Collected data:
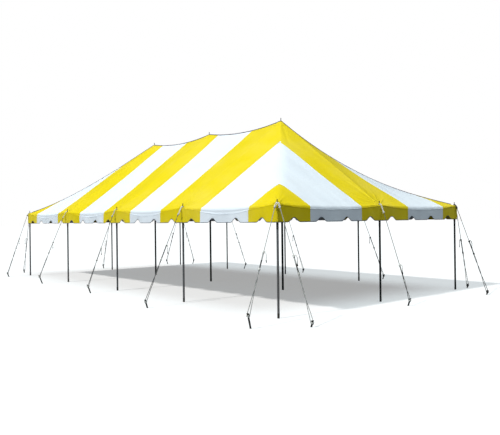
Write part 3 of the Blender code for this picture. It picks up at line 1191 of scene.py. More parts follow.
    def taut_lines(self, x: Array, y: Array) -> Array:
        """What the taut lines add to the cloth.

        Along every hip but the nearest stands a crest, a bell curve of the distance from it. An
        end slope drops in a step behind its middle line, which fades out again towards the hip.
        Beside each hip runs a groove, a bell curve of the distance from a straight line out of
        the peak, which fades in and out along the line.

        Args:
            x: X of the places.
            y: Y of the places.

        Returns:
            How far the cloth lifts there.
        """
        past, across = self.off_peak(x, y)
        hang = hung(self.fall(x, y)) ** 0.5
        spread = np.maximum(self.crest_width * hang, 1e-6)
        nearest = (x > 0) & (y < 0)
        crest = np.where(nearest, 0.0, np.exp(-((past - across) / spread) ** 2))
        behind = np.where(self.on_end(x, y), np.maximum(y, 0.0), 0.0)
        step = (smooth_step(behind / self.step_width)
                * smooth_step((5 * self.step_width - behind) / (4 * self.step_width))
                * smooth_step((past - across) / self.hip_fade))
        start, end = self.pucker_ends
        off_line = (across - self.pucker_turn * past) / self.pucker_width
        fade = smooth_step((past - start) / 0.25) * smooth_step((end - past) / 0.5)
        return (hang * (self.crest_height * crest - self.step_depth * step)
                - self.pucker_depth * np.exp(-off_line ** 2) * fade)

    def height(self, x: Array, y: Array) -> Array:
        """Height of the top of the cloth.

        Pole lines run straight from the peaks to the pins, and the hips sag in a parabola, skewed
        up or down the slope, on their way to the corners. Between two pole lines, or a pole line
        and a hip, the cloth hangs in a parabola. Across a hip the two slopes meet in a hyperbola
        as wide as the hip's rounding. Past the pins the cloth lies level. The folds are added.

        Args:
            x: X of the places.
            y: Y of the places.

        Returns:
            The heights.
        """
        plan = self.plan
        past, across = self.off_peak(x, y)
        fall = self.fall(x, y)
        quarter = (x > 0).astype(int) + 2 * (y > 0).astype(int)
        softness = np.asarray(self.hip_rounds)[quarter] * hung(fall)
        apart = np.abs(across - past)
        eased = (np.sqrt(apart ** 2 + softness ** 2) - apart) / 2
        steepness = (plan.peak_height - plan.pin_height) / plan.half_width
        line = plan.peak_height - steepness * (fall * plan.half_width + eased)
        bay_sag = self.ridge_sag * (1 - fall) + self.eave_sag * fall
        between = line - hung((x / plan.bay) % 1) * bay_sag
        run = np.maximum(np.maximum(across, past), 1e-9)
        place = np.clip(np.minimum(across, past) / run, 0, 1)
        skew = 1 + np.asarray(self.hip_skews)[quarter] * (1 - 2 * fall)
        hip = np.asarray(self.hip_sags)[quarter] * skew
        at_end = line - place * hung(fall) * hip - hung(place) * self.eave_sag * fall
        hangs = np.where(past <= 0, between, at_end)
        return hangs + self.folds(x, y) + self.taut_lines(x, y)

    def points(self, x: Array, y: Array, lift: float = 0.0) -> Array:
        """Points on the cloth, or at a small height over it."""
        return np.stack([x, y, self.height(x, y) + lift], axis=-1)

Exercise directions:
Verbatim output is expected for the lines from the start of the data to the line in which "of the cloth." appears, both included.

Task response:
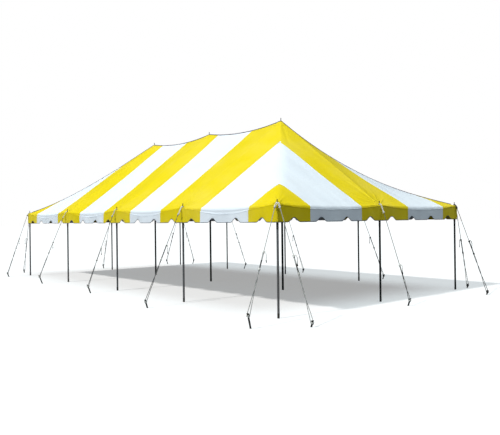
Write part 3 of the Blender code for this picture. It picks up at line 1191 of scene.py. More parts follow.
    def taut_lines(self, x: Array, y: Array) -> Array:
        """What the taut lines add to the cloth.

        Along every hip but the nearest stands a crest, a bell curve of the distance from it. An
        end slope drops in a step behind its middle line, which fades out again towards the hip.
        Beside each hip runs a groove, a bell curve of the distance from a straight line out of
        the peak, which fades in and out along the line.

        Args:
            x: X of the places.
            y: Y of the places.

        Returns:
            How far the cloth lifts there.
        """
        past, across = self.off_peak(x, y)
        hang = hung(self.fall(x, y)) ** 0.5
        spread = np.maximum(self.crest_width * hang, 1e-6)
        nearest = (x > 0) & (y < 0)
        crest = np.where(nearest, 0.0, np.exp(-((past - across) / spread) ** 2))
        behind = np.where(self.on_end(x, y), np.maximum(y, 0.0), 0.0)
        step = (smooth_step(behind / self.step_width)
                * smooth_step((5 * self.step_width - behind) / (4 * self.step_width))
                * smooth_step((past - across) / self.hip_fade))
        start, end = self.pucker_ends
        off_line = (across - self.pucker_turn * past) / self.pucker_width
        fade = smooth_step((past - start) / 0.25) * smooth_step((end - past) / 0.5)
        return (hang * (self.crest_height * crest - self.step_depth * step)
                - self.pucker_depth * np.exp(-off_line ** 2) * fade)

    def height(self, x: Array, y: Array) -> Array:
        """Height of the top of the cloth.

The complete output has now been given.